▶ DATASET SECTION
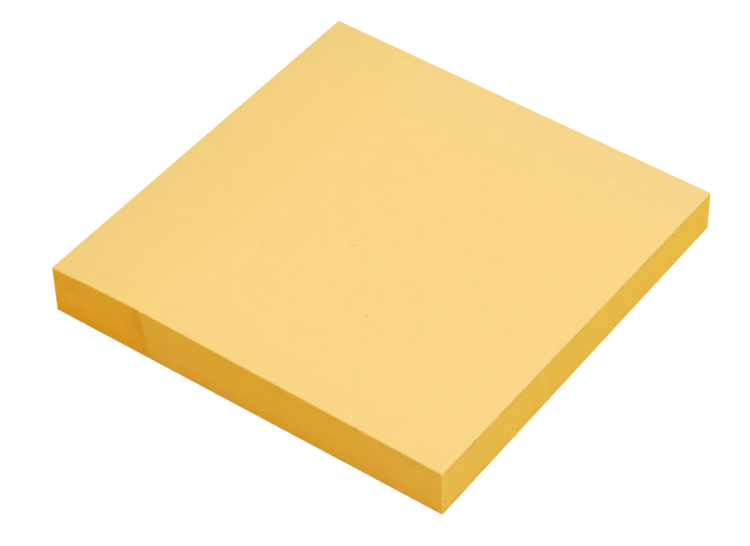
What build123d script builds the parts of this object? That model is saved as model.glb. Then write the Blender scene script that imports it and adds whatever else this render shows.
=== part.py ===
"""Sticky note pad: a block of square notes lying on a thin backing sheet.

Millimetres, +Z up. The origin is at the centre of the underside, the glued edge is
towards +Y and the free edge is towards -Y. Every note carries a strip of light adhesive
along its glued edge, so the block is a little thicker there than at its free edge.
"""

import os

from build123d import *

# Driving dimensions.
NOTE_WIDTH = 76.0  # along X, the length of the glued edge
NOTE_DEPTH = 76.0  # along Y, from the glued edge to the free edge
NOTE_COUNT = 100  # notes in a full pad
PAPER_THICKNESS = 0.082  # paper of one note
GLUE_THICKNESS = 0.013  # adhesive on the back of one note
GLUE_BAND_WIDTH = 18.0  # strip that the adhesive covers, measured from the glued edge
GLUED_EDGE_PRESS = 0.4  # how far the cutter's clamp pressed the glued edge below the band's crest
BACKING_THICKNESS = 0.1  # release sheet under the last note's adhesive

# Places that follow from them.
GLUED_EDGE_Y = NOTE_DEPTH / 2
FREE_EDGE_Y = -NOTE_DEPTH / 2
BAND_START_Y = GLUED_EDGE_Y - GLUE_BAND_WIDTH
BLOCK_BOTTOM_Z = BACKING_THICKNESS
FREE_EDGE_Z = BLOCK_BOTTOM_Z + NOTE_COUNT * PAPER_THICKNESS
CREST_Z = BLOCK_BOTTOM_Z + NOTE_COUNT * (PAPER_THICKNESS + GLUE_THICKNESS)
GLUED_EDGE_Z = CREST_Z - GLUED_EDGE_PRESS


def make_note_block():
    """The whole stack of notes as one solid, from its outline seen along X.

    The top climbs in a straight line from the free edge to the start of the glue band,
    where a faint crease shows, and then bends level and down to the pressed glued edge.
    """
    bottom_free = (FREE_EDGE_Y, BLOCK_BOTTOM_Z)
    bottom_glued = (GLUED_EDGE_Y, BLOCK_BOTTOM_Z)
    top_glued = (GLUED_EDGE_Y, GLUED_EDGE_Z)
    crest = (BAND_START_Y, CREST_Z)
    top_free = (FREE_EDGE_Y, FREE_EDGE_Z)
    with BuildPart() as block:
        with BuildSketch(Plane.YZ):
            with BuildLine():
                Polyline(crest, top_free, bottom_free, bottom_glued, top_glued)
                TangentArc(crest, top_glued, tangent=(1, 0))
            make_face()
        extrude(amount=NOTE_WIDTH / 2, both=True)
    return block.part


def make_backing_sheet():
    """The release sheet that the block lies on, cut flush with the notes."""
    on_floor = (Align.CENTER, Align.CENTER, Align.MIN)
    return Box(NOTE_WIDTH, NOTE_DEPTH, BACKING_THICKNESS, align=on_floor)


nodes = {
    "note_block": make_note_block(),
    "backing_sheet": make_backing_sheet(),
}

os.makedirs("parts", exist_ok=True)
for name, shape in nodes.items():
    export_step(shape, f"parts/{name}.step")
    print(f"{name}: {len(shape.solids())} solid, {shape.volume / 1000:.3f} cm3")
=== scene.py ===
"""Sticky note pad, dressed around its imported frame.

The pad is a stack of square notes, each held to the one below by a strip of light
adhesive along the glued edge (+Y), lying on a thin backing sheet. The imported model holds
the stack as one solid. Here it becomes separate notes and strips of adhesive, made by
Geometry Nodes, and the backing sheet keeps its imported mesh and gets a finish.
"""

import logging
import math
from dataclasses import dataclass
from enum import Enum

import bpy
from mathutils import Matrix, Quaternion, Vector


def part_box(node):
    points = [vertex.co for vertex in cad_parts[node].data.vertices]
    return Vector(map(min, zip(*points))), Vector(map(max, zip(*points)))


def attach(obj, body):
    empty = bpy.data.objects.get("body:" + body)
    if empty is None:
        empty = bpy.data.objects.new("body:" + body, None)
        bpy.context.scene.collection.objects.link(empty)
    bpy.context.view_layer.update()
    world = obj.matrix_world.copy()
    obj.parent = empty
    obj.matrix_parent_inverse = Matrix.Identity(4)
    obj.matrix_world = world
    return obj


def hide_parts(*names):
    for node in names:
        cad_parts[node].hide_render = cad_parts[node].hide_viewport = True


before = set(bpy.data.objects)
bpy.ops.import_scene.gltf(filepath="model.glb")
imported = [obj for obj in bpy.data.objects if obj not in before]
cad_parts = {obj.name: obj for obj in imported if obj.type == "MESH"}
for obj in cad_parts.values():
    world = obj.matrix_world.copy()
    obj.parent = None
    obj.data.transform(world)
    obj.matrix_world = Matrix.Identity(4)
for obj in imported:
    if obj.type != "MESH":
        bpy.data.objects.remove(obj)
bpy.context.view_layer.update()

MM = 0.001
BODY = "root"
NOTE_NODE = "note_block"
BACKING_NODE = "backing_sheet"
BREAK_SIZE = 0.5 * MM
TONE_RANGE = (0.25, 0.75)
RELIEF_RANGE = (0.2, 0.8)

Triple = tuple[float, float, float]
log = logging.getLogger("note_pad")


# ---- Node helpers


class Kind(Enum):
    """The socket types that a node group can take or give."""

    GEOMETRY = "NodeSocketGeometry"
    FLOAT = "NodeSocketFloat"
    COUNT = "NodeSocketInt"
    VECTOR = "NodeSocketVector"
    COLOUR = "NodeSocketColor"
    FINISH = "NodeSocketMaterial"


@dataclass(frozen=True)
class Port:
    """One named input or output of a node group."""

    name: str
    kind: Kind = Kind.FLOAT
    value: object = None


Ports = tuple[Port | str, ...]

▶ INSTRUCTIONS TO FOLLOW
Reproduce the data shown above exactly.

▶ REPLY
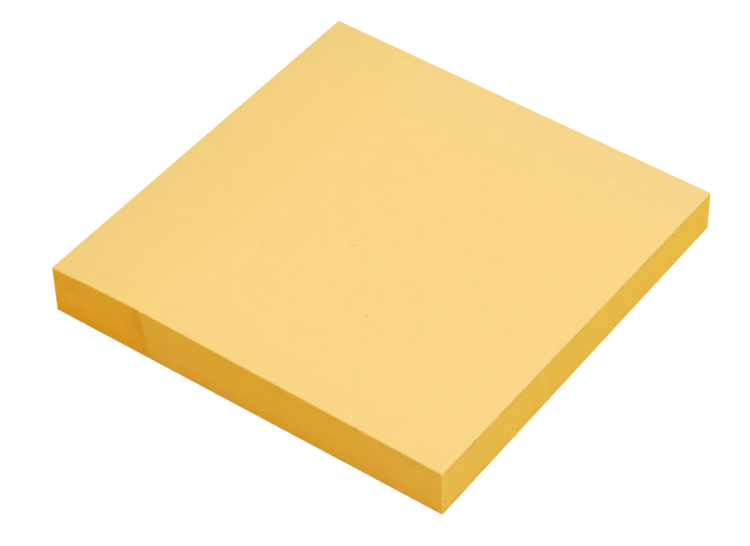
What build123d script builds the parts of this object? That model is saved as model.glb. Then write the Blender scene script that imports it and adds whatever else this render shows.
=== part.py ===
"""Sticky note pad: a block of square notes lying on a thin backing sheet.

Millimetres, +Z up. The origin is at the centre of the underside, the glued edge is
towards +Y and the free edge is towards -Y. Every note carries a strip of light adhesive
along its glued edge, so the block is a little thicker there than at its free edge.
"""

import os

from build123d import *

# Driving dimensions.
NOTE_WIDTH = 76.0  # along X, the length of the glued edge
NOTE_DEPTH = 76.0  # along Y, from the glued edge to the free edge
NOTE_COUNT = 100  # notes in a full pad
PAPER_THICKNESS = 0.082  # paper of one note
GLUE_THICKNESS = 0.013  # adhesive on the back of one note
GLUE_BAND_WIDTH = 18.0  # strip that the adhesive covers, measured from the glued edge
GLUED_EDGE_PRESS = 0.4  # how far the cutter's clamp pressed the glued edge below the band's crest
BACKING_THICKNESS = 0.1  # release sheet under the last note's adhesive

# Places that follow from them.
GLUED_EDGE_Y = NOTE_DEPTH / 2
FREE_EDGE_Y = -NOTE_DEPTH / 2
BAND_START_Y = GLUED_EDGE_Y - GLUE_BAND_WIDTH
BLOCK_BOTTOM_Z = BACKING_THICKNESS
FREE_EDGE_Z = BLOCK_BOTTOM_Z + NOTE_COUNT * PAPER_THICKNESS
CREST_Z = BLOCK_BOTTOM_Z + NOTE_COUNT * (PAPER_THICKNESS + GLUE_THICKNESS)
GLUED_EDGE_Z = CREST_Z - GLUED_EDGE_PRESS


def make_note_block():
    """The whole stack of notes as one solid, from its outline seen along X.

    The top climbs in a straight line from the free edge to the start of the glue band,
    where a faint crease shows, and then bends level and down to the pressed glued edge.
    """
    bottom_free = (FREE_EDGE_Y, BLOCK_BOTTOM_Z)
    bottom_glued = (GLUED_EDGE_Y, BLOCK_BOTTOM_Z)
    top_glued = (GLUED_EDGE_Y, GLUED_EDGE_Z)
    crest = (BAND_START_Y, CREST_Z)
    top_free = (FREE_EDGE_Y, FREE_EDGE_Z)
    with BuildPart() as block:
        with BuildSketch(Plane.YZ):
            with BuildLine():
                Polyline(crest, top_free, bottom_free, bottom_glued, top_glued)
                TangentArc(crest, top_glued, tangent=(1, 0))
            make_face()
        extrude(amount=NOTE_WIDTH / 2, both=True)
    return block.part


def make_backing_sheet():
    """The release sheet that the block lies on, cut flush with the notes."""
    on_floor = (Align.CENTER, Align.CENTER, Align.MIN)
    return Box(NOTE_WIDTH, NOTE_DEPTH, BACKING_THICKNESS, align=on_floor)


nodes = {
    "note_block": make_note_block(),
    "backing_sheet": make_backing_sheet(),
}

os.makedirs("parts", exist_ok=True)
for name, shape in nodes.items():
    export_step(shape, f"parts/{name}.step")
    print(f"{name}: {len(shape.solids())} solid, {shape.volume / 1000:.3f} cm3")
=== scene.py ===
"""Sticky note pad, dressed around its imported frame.

The pad is a stack of square notes, each held to the one below by a strip of light
adhesive along the glued edge (+Y), lying on a thin backing sheet. The imported model holds
the stack as one solid. Here it becomes separate notes and strips of adhesive, made by
Geometry Nodes, and the backing sheet keeps its imported mesh and gets a finish.
"""

import logging
import math
from dataclasses import dataclass
from enum import Enum

import bpy
from mathutils import Matrix, Quaternion, Vector


def part_box(node):
    points = [vertex.co for vertex in cad_parts[node].data.vertices]
    return Vector(map(min, zip(*points))), Vector(map(max, zip(*points)))


def attach(obj, body):
    empty = bpy.data.objects.get("body:" + body)
    if empty is None:
        empty = bpy.data.objects.new("body:" + body, None)
        bpy.context.scene.collection.objects.link(empty)
    bpy.context.view_layer.update()
    world = obj.matrix_world.copy()
    obj.parent = empty
    obj.matrix_parent_inverse = Matrix.Identity(4)
    obj.matrix_world = world
    return obj


def hide_parts(*names):
    for node in names:
        cad_parts[node].hide_render = cad_parts[node].hide_viewport = True


before = set(bpy.data.objects)
bpy.ops.import_scene.gltf(filepath="model.glb")
imported = [obj for obj in bpy.data.objects if obj not in before]
cad_parts = {obj.name: obj for obj in imported if obj.type == "MESH"}
for obj in cad_parts.values():
    world = obj.matrix_world.copy()
    obj.parent = None
    obj.data.transform(world)
    obj.matrix_world = Matrix.Identity(4)
for obj in imported:
    if obj.type != "MESH":
        bpy.data.objects.remove(obj)
bpy.context.view_layer.update()

MM = 0.001
BODY = "root"
NOTE_NODE = "note_block"
BACKING_NODE = "backing_sheet"
BREAK_SIZE = 0.5 * MM
TONE_RANGE = (0.25, 0.75)
RELIEF_RANGE = (0.2, 0.8)

Triple = tuple[float, float, float]
log = logging.getLogger("note_pad")


# ---- Node helpers


class Kind(Enum):
    """The socket types that a node group can take or give."""

    GEOMETRY = "NodeSocketGeometry"
    FLOAT = "NodeSocketFloat"
    COUNT = "NodeSocketInt"
    VECTOR = "NodeSocketVector"
    COLOUR = "NodeSocketColor"
    FINISH = "NodeSocketMaterial"


@dataclass(frozen=True)
class Port:
    """One named input or output of a node group."""

    name: str
    kind: Kind = Kind.FLOAT
    value: object = None


Ports = tuple[Port | str, ...]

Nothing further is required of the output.